JAKARTA, KOMPAS.com - Kepala Badan Nasional Penanggulangan Terorisme (BNPT) Komjen Boy Rafli Amar mengibaratkan penyebarluasan radikalisme yang mengarah kepada terorisme seperti Covid-19 yang merebak pesat.
Dalam analogi ala Boy itu, radikalisme juga dianggapnya sebagai virus.
"Virus intoleransi, radikalisme, seperti bagaimana virus corona itu bisa pernah selama dua tahun ini menghinggap kepada kalangan masyarakat kita," ujar Boy dalam jumpa pers di Hotel Aryaduta, Jakarta, Senin (20/6/2022).
Baca juga: BNPT Ungkap Korban Aksi Terorisme di Jateng Terbanyak
Boy beranggapan bahwa radikalisme diembuskan oleh pihak eksternal. Ia menilai bahwa hal itu bertujuan memengaruhi anak bangsa untuk melakukan tindakan ekstrem dan kekerasan.
"Tentu ini adalah sebuah kondisi yang sangat tidak menguntungkan, tentu suatu kondisi yang sangat merugikan anak bangsa kita, apalagi kita melihat juga karena propaganda melalui sosial media," kata Boy.
Ia mengatakan, BNPT hingga Desember 2021 mencatat ratusan konten yang dianggap sebagai propaganda anti-NKRI dan anti-Pancasila, meski ia tak menjelaskan batas definisi anti-NKRI ataupun anti-Pancasila itu sendiri.
Baca juga: BNPT Sebut Khilafatul Muslimin Bertujuan Ganti Ideologi Negara, seperti NII atau JI
Namun, dalam jumpa pers, Boy kerap mengungkit soal ideologi kekerasan berbasis agama, utamanya yang berkaitan dengan jaringan terorisme internasional, seperti ISIS dan Al-Qaeda, sebagai antitesis Pancasila.

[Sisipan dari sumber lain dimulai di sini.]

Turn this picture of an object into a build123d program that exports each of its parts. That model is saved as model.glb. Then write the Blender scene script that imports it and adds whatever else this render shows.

"Sepanjang Januari hingga Desember 2021, Badan Nasional Penanggulangan Terorisme (BNPT) mendeteksi 650 konten propaganda yang mengandung pesan anti-NKRI, anti-Pancasila, intoleransi, takfiri, konten terkait pendanaan dan pelatihan, termasuk di dalamnya glorifikasi ideologi," kata dia.